Injury-ravaged Jacob Oram targets World Cup
New Zealand allrounder Jacob Oram has said that he is not yet ready to retire and is determined to play the 2011 World Cup despite another knee injury, which forced him out of the tri-series in Sri Lanka and also next month's Champions League Twenty20. Oram said he was targeting the home series against Pakistan, which begins on Boxing Day, for a comeback.
"I'm looking at that [World Cup] as the carrot for me because I need something to keep me focused or I will probably slip into 'woe is me' mode and look at the 'R' word. I'm not ready for that yet," Oram told the Dominion Post. "Obviously my body has gone past the hinting period - I think it's yelling at me. But I'm pretty stubborn and I still have this big goal of going to the World Cup.
"If I miss the World Cup, then recover to a stage where I feel as good as I can, I may keep going. But it just may be one kick in the guts too many if I don't make the World Cup."
Oram's latest setback - patella tendon damage - occurred in Dambulla, where New New Zealand were competing in a tri-series against Sri Lanka and India, and he had to fly home before the campaign was over. Oram had hoped the injury would require only minor surgery but scans revealed that it needed a full repair job and he is set to undergo surgery next week.
The setback was the latest one in a tough year for Oram, who forfeited his IPL fee after suffering a torn patella during the ODIs against Australia in March. He made it back for the ICC World Twenty20 but continued to feel pain and aggravated the problem again during a camp in Australia in July. Oram will now miss out on Central Districts campaign in the lucrative Champions League Twenty20 in South Africa.
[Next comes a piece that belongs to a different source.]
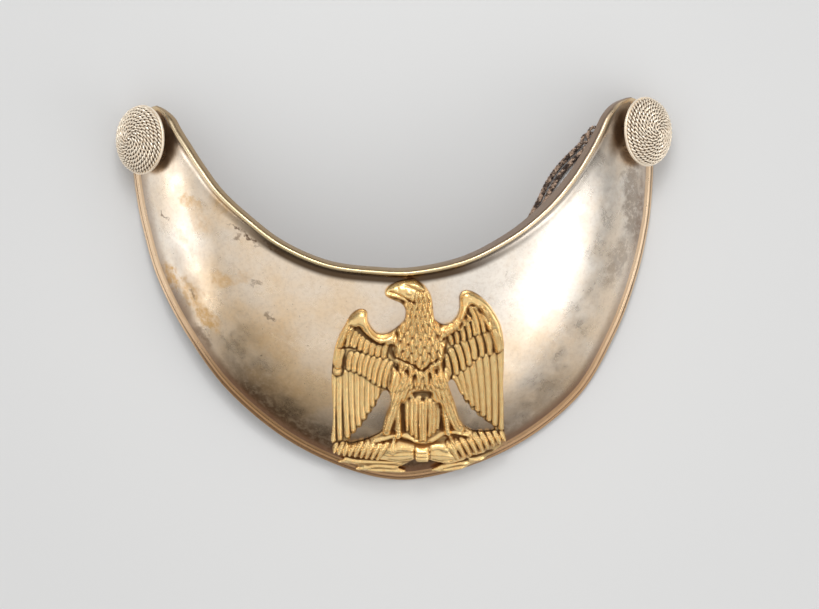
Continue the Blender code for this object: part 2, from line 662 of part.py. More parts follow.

"There are a number of reasons why this is terrible timing, and probably the reason why this is the hardest injury I've had to deal with," he said. "With the amount of injuries and limited game time I've had, my form has dipped and with that a bit of confidence. I've also slipped down the batting order so I'm thinking, if I give bowling up, they're not going to pick me as a specialist batter at seven or eight."
On a brighter note, Oram returned home from Sri Lanka to find that his eight-month-old son had begun crawling and said despite his injuries that " things could be a lot worse".